**Stored data**:

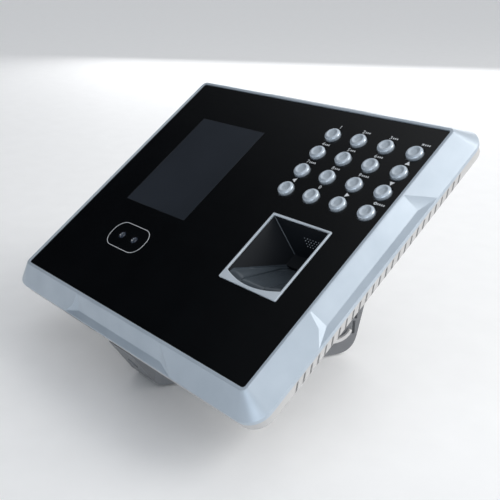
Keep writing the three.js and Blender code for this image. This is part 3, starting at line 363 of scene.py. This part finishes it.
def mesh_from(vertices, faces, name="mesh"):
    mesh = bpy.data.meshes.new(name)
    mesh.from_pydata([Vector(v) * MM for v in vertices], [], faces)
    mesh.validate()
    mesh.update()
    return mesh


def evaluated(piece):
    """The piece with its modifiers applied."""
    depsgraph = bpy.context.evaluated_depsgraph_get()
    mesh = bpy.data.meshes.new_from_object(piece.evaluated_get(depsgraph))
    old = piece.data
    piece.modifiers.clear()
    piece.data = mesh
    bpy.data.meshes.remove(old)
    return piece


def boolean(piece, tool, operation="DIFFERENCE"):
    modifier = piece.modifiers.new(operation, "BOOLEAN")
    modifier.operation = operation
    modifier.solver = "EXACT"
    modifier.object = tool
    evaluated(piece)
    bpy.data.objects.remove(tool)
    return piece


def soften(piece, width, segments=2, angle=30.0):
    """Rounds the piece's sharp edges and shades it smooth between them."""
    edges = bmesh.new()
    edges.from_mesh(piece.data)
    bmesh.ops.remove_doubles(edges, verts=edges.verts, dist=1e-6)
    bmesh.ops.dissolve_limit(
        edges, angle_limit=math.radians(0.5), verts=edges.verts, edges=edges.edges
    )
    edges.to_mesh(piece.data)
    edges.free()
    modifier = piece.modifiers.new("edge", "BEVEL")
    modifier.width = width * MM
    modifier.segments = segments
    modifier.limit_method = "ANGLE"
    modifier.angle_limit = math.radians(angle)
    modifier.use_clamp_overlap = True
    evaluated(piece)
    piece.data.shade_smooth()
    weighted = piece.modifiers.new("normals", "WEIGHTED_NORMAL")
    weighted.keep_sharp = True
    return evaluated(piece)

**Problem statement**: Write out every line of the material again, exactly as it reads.

**Written answer**:
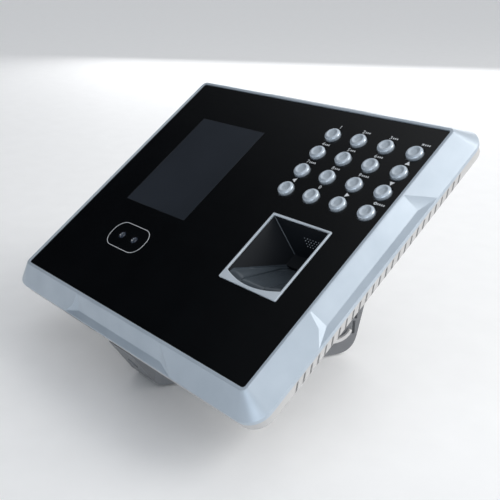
Keep writing the three.js and Blender code for this image. This is part 3, starting at line 363 of scene.py. This part finishes it.
def mesh_from(vertices, faces, name="mesh"):
    mesh = bpy.data.meshes.new(name)
    mesh.from_pydata([Vector(v) * MM for v in vertices], [], faces)
    mesh.validate()
    mesh.update()
    return mesh


def evaluated(piece):
    """The piece with its modifiers applied."""
    depsgraph = bpy.context.evaluated_depsgraph_get()
    mesh = bpy.data.meshes.new_from_object(piece.evaluated_get(depsgraph))
    old = piece.data
    piece.modifiers.clear()
    piece.data = mesh
    bpy.data.meshes.remove(old)
    return piece


def boolean(piece, tool, operation="DIFFERENCE"):
    modifier = piece.modifiers.new(operation, "BOOLEAN")
    modifier.operation = operation
    modifier.solver = "EXACT"
    modifier.object = tool
    evaluated(piece)
    bpy.data.objects.remove(tool)
    return piece


def soften(piece, width, segments=2, angle=30.0):
    """Rounds the piece's sharp edges and shades it smooth between them."""
    edges = bmesh.new()
    edges.from_mesh(piece.data)
    bmesh.ops.remove_doubles(edges, verts=edges.verts, dist=1e-6)
    bmesh.ops.dissolve_limit(
        edges, angle_limit=math.radians(0.5), verts=edges.verts, edges=edges.edges
    )
    edges.to_mesh(piece.data)
    edges.free()
    modifier = piece.modifiers.new("edge", "BEVEL")
    modifier.width = width * MM
    modifier.segments = segments
    modifier.limit_method = "ANGLE"
    modifier.angle_limit = math.radians(angle)
    modifier.use_clamp_overlap = True
    evaluated(piece)
    piece.data.shade_smooth()
    weighted = piece.modifiers.new("normals", "WEIGHTED_NORMAL")
    weighted.keep_sharp = True
    return evaluated(piece)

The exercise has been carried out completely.